The important point here is that the metacity is applicable to places as disparate as post-industrial Baltimore, MD USA, which exhibits dispersed dynamics both “shrinking” and growth, and Chiang Mai, Thailand, which exhibits a trajectory of patchy and complex land change involving local shifts in livelihood and embedding in global financial networks and regulatory models.
Steward T.A. Pickett, Director Emeritus
Literature Cited
Boone, C. G., C. L. Redman, H. Blanco, D. Haase, J. Koch, S. Lwasa, H. Nagendra, S. Pauleit, S. T. A. Pickett, K. C. Seto, and M. Yokohari. 2014. Reconceptualizing land for sustainable urbanity. Pages 313–330 in K. C. Seto and A. Reenberg, editors. Rethinking urban land use in a global era. MIT Press, Cambridge.

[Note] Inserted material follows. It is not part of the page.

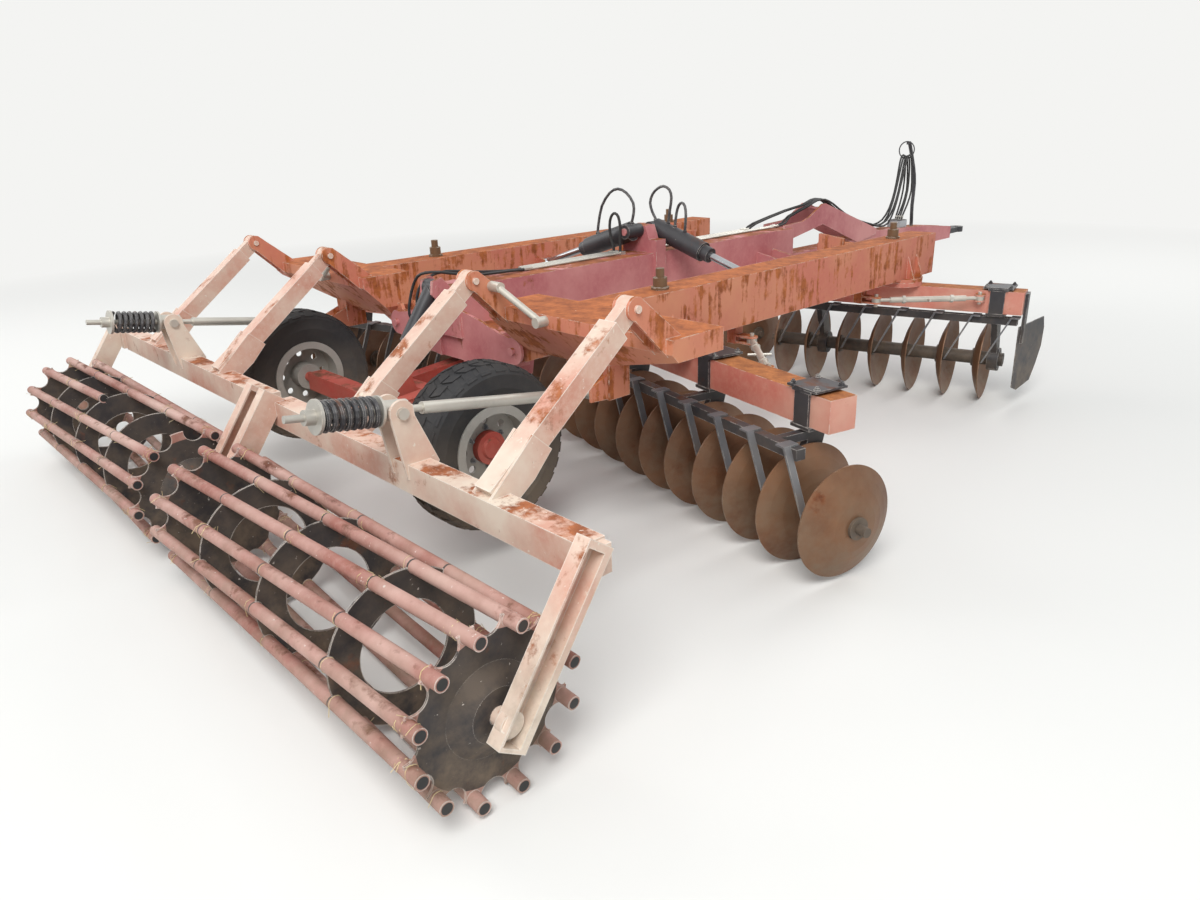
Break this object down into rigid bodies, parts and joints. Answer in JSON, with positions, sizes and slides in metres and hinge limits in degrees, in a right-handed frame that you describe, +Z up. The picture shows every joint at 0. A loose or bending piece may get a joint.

McGrath, B. 2016. Collecting and Disseminating Knowledge on the Architecture of the Metacity. Urbanisation 1:13–18. DOI: 10.1177/2455747116640431
McGrath, B., and S. T. A. Pickett. 2011. The Metacity: A Conceptual Framework for Integrating Ecology and Urban Design. Challenges 2:55–72. DOI: 10.3390/challe2040055
McGrath, B., S. Sangawongse, D. Thaitakoo, and M. B. Corte. 2017. The Architecture of the Metacity: Land Use Change, Patch Dynamics and Urban Form in Chiang Mai, Thailand. Urban Planning 2:53–71. DOI: 10.17645/up.v2i1.869
McGrath, B., and D. G. Shane. 2012. Metropolis, megalopolis and the metacity. Page in C. G. Crysler, S. Cairns, and H. Heynen, editors. The Sage handbook of architectural theory. Sage, London.